Postal do Dia

Já ninguém escreve postais, mas a TSF insiste e manda bilhetes postais com destinatário. Em poucas palavras mas com ideias que fazem pensar: "Postal do Dia", com Luís Osório. De segunda a sexta-feira, depois das 18h00 e sempre em tsf.pt.

O que o bastonário se esqueceu de dizer sobre o "bebé sem rosto"

1.

O bastonário dos médicos, Miguel Guimarães, numa entrevista de balanço ao DN, confessou que o caso do "bebé sem rosto" foi a questão mais difícil do seu mandato.

Pela repercussão internacional.
Pelo processo e consequente expulsão do médico responsável pela tragédia.
Pela dificuldade em conseguir defender a Ordem dos Médicos reconhecendo ao mesmo tempo que devia um pedido de desculpas aos portugueses por uma situação que deveria ter sido evitada.

Recordo que o médico expulso já tinha outros processos que não tiveram resposta por parte de serviços intermédios da Ordem.

2.

Percebo o bastonário.

Mas entendo mal que não tenha reconhecido que, pior do que todas as notícias, pior do que aquilo que penou para defender a Ordem dos Médicos, terá sido certamente o sofrimento inimaginável dos pais do bebé que nasceu sem cara.

E do próprio menino que, para espanto de muitos, completou três anos em novembro.

Um dia escrevi aos pais do pequeno Rodrigo.

E volto a fazê-lo hoje.

Quero dizer-vos coisas muito simples, mas que ainda assim são lembretes de memória.

3.

Sobre o Rodrigo bastante se escreveu.

Devem lembrar-se das reportagens, dos comentários, da indignação e da solidariedade do país.

Escreveu-se também sobre a sua coragem e vontade de viver, da ternura, do primeiro sorriso - ele que parecia condenado a partir logo na primeira noite.

É incrível o que lutou. E o que luta para ter uma vida com rosto.

4.

Mas se as palavras não faltam para o vosso herói, escasseiam para vos definir.

Ao pai, David.
À mãe, Marlene.

Porque todos os dias o que fazem pelo vosso filho é uma lição para mim - pai de quatro filhos saudáveis, o que estupidamente não me impede de inventar problemas onde não existem, de ficar exasperado com as suas birras ou pequenas maleitas ou por não me apetecer brincar quando eles querem brincar, de ser comodista tantas vezes, de dar tudo por adquirido.

E nada está adquirido, nunca está.

Os dois provam que todos podemos fazer um bocadinho mais.

5.

Sei que pediram agora uma indemnização de 300 mil euros.

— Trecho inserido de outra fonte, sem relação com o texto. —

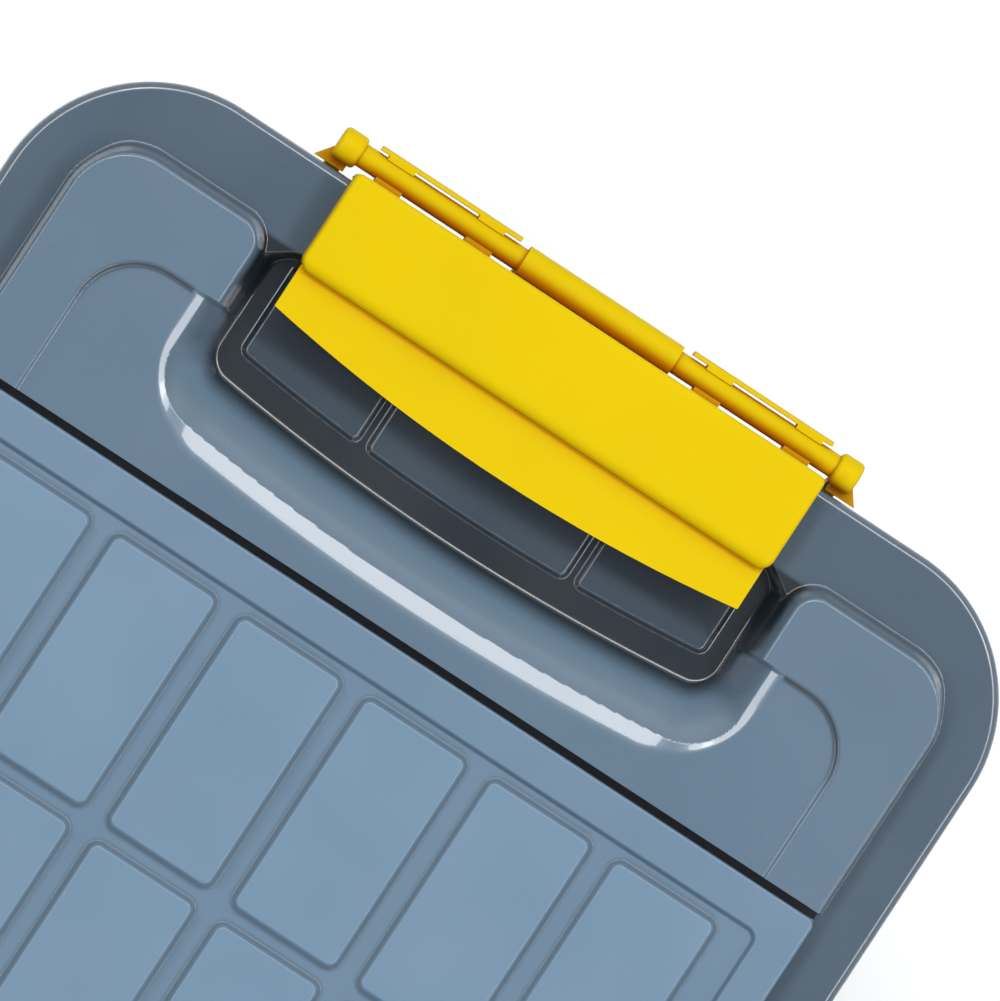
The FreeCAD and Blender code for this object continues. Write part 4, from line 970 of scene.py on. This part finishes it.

Não vamos falar de dinheiro - não existe que possa ser suficiente. O valor que pedem não se aproxima ao mínimo que deveriam receber.

Têm dado entrevistas, mas poucas.

Não procuram exposição.

Na altura mais crítica não procuraram ajuda das televisões, não fizeram comícios e seria tão fácil deixar a indignação falar.

O que fizeram é tão mais difícil: deixar o tempo correr para que o silêncio pudesse fazer o seu caminho.

Sem deixar o Rodrigo sozinho.

Amando-o sempre.
Protegendo-o sempre.
Acompanhando-o sem maus pensamentos, sempre.

6.

Sei que a Marlene o quer ter sempre nos braços.

Que no seu íntimo continua a ter medo que ele deixe de respirar.

Sei que o David tem 23 ou 24 anos. E que tem sido incansável.

E sei que o vosso bebé nasceu assim.

Fez três anos antes do Natal.

É único, irrepetível. E um combatente.

Tem força, coragem, resistência.

E uma enorme sorte em ter-vos como pais.

Como eu tenho sorte em saber que existem pessoas assim.

Poderosamente dignas.

Foi isso que o bastonário dos médicos se esqueceu de dizer. Não lhe teria ficado mal.